*What you need to do*
Would you print the material exactly, starting at its first line and ending at the line holding "soft light: the"?

● ● ● ● ● ● ●

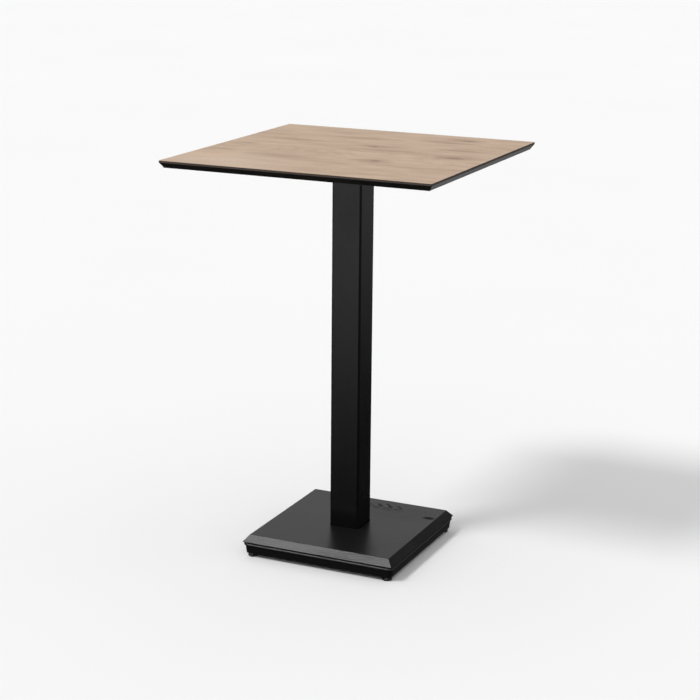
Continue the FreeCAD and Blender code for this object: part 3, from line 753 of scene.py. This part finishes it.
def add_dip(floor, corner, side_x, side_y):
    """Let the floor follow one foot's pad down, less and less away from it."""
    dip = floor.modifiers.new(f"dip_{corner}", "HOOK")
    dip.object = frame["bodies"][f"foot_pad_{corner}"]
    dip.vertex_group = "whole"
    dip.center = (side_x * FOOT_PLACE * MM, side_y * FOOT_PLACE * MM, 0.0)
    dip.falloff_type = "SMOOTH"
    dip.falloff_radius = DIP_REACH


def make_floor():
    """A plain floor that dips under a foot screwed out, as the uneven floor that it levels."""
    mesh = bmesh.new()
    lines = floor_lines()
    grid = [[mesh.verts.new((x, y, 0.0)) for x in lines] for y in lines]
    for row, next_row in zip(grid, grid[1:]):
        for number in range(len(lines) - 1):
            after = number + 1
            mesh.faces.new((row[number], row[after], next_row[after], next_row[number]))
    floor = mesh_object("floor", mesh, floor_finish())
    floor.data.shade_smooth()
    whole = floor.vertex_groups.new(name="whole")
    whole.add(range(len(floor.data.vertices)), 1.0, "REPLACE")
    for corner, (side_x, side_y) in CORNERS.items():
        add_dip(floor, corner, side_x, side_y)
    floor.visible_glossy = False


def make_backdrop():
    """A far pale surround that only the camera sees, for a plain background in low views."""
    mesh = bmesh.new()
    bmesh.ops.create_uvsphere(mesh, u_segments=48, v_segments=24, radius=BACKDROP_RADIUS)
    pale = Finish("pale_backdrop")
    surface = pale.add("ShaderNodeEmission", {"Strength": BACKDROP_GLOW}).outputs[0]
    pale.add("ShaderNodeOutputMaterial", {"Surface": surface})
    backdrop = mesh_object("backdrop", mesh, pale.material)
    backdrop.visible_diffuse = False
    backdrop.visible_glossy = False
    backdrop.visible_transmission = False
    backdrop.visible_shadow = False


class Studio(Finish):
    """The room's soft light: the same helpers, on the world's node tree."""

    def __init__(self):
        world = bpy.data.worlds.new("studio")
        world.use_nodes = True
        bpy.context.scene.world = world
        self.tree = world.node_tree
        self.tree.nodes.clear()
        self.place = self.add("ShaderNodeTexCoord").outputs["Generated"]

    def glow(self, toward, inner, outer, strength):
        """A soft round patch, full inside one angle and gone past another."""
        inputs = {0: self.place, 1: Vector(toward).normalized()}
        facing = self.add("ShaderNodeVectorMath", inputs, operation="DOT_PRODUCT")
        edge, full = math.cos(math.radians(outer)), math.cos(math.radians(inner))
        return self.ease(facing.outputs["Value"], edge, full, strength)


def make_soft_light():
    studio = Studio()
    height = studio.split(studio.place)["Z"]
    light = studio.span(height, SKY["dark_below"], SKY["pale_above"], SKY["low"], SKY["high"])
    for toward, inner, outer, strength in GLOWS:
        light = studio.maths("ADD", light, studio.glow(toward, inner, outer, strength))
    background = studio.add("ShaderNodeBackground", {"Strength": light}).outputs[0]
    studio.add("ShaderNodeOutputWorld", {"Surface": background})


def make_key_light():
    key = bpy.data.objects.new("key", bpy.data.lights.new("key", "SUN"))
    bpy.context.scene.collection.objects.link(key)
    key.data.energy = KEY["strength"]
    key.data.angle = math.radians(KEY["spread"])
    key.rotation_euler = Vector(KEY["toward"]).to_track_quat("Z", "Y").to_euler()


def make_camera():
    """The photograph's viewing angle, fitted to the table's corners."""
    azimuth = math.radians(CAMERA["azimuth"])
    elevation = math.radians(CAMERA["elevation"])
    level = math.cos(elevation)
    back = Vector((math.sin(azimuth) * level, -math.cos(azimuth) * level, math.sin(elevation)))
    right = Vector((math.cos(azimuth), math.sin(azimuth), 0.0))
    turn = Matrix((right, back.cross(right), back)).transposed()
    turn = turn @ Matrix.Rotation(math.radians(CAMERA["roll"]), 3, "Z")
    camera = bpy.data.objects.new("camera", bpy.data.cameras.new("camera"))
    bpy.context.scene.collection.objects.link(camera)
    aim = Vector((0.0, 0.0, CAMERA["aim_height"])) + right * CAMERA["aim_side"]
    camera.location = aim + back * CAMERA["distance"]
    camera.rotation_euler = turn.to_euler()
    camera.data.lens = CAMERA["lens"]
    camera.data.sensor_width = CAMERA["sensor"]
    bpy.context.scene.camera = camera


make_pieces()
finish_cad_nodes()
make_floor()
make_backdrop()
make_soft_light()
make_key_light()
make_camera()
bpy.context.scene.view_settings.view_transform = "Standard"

● ● ● ● ● ● ●

*Expected output*
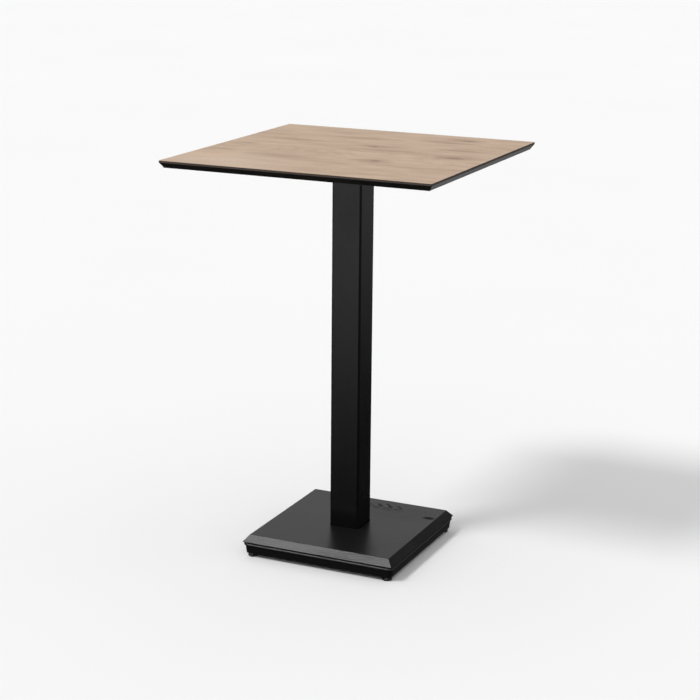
Continue the FreeCAD and Blender code for this object: part 3, from line 753 of scene.py. This part finishes it.
def add_dip(floor, corner, side_x, side_y):
    """Let the floor follow one foot's pad down, less and less away from it."""
    dip = floor.modifiers.new(f"dip_{corner}", "HOOK")
    dip.object = frame["bodies"][f"foot_pad_{corner}"]
    dip.vertex_group = "whole"
    dip.center = (side_x * FOOT_PLACE * MM, side_y * FOOT_PLACE * MM, 0.0)
    dip.falloff_type = "SMOOTH"
    dip.falloff_radius = DIP_REACH


def make_floor():
    """A plain floor that dips under a foot screwed out, as the uneven floor that it levels."""
    mesh = bmesh.new()
    lines = floor_lines()
    grid = [[mesh.verts.new((x, y, 0.0)) for x in lines] for y in lines]
    for row, next_row in zip(grid, grid[1:]):
        for number in range(len(lines) - 1):
            after = number + 1
            mesh.faces.new((row[number], row[after], next_row[after], next_row[number]))
    floor = mesh_object("floor", mesh, floor_finish())
    floor.data.shade_smooth()
    whole = floor.vertex_groups.new(name="whole")
    whole.add(range(len(floor.data.vertices)), 1.0, "REPLACE")
    for corner, (side_x, side_y) in CORNERS.items():
        add_dip(floor, corner, side_x, side_y)
    floor.visible_glossy = False


def make_backdrop():
    """A far pale surround that only the camera sees, for a plain background in low views."""
    mesh = bmesh.new()
    bmesh.ops.create_uvsphere(mesh, u_segments=48, v_segments=24, radius=BACKDROP_RADIUS)
    pale = Finish("pale_backdrop")
    surface = pale.add("ShaderNodeEmission", {"Strength": BACKDROP_GLOW}).outputs[0]
    pale.add("ShaderNodeOutputMaterial", {"Surface": surface})
    backdrop = mesh_object("backdrop", mesh, pale.material)
    backdrop.visible_diffuse = False
    backdrop.visible_glossy = False
    backdrop.visible_transmission = False
    backdrop.visible_shadow = False


class Studio(Finish):
    """The room's soft light: the same helpers, on the world's node tree."""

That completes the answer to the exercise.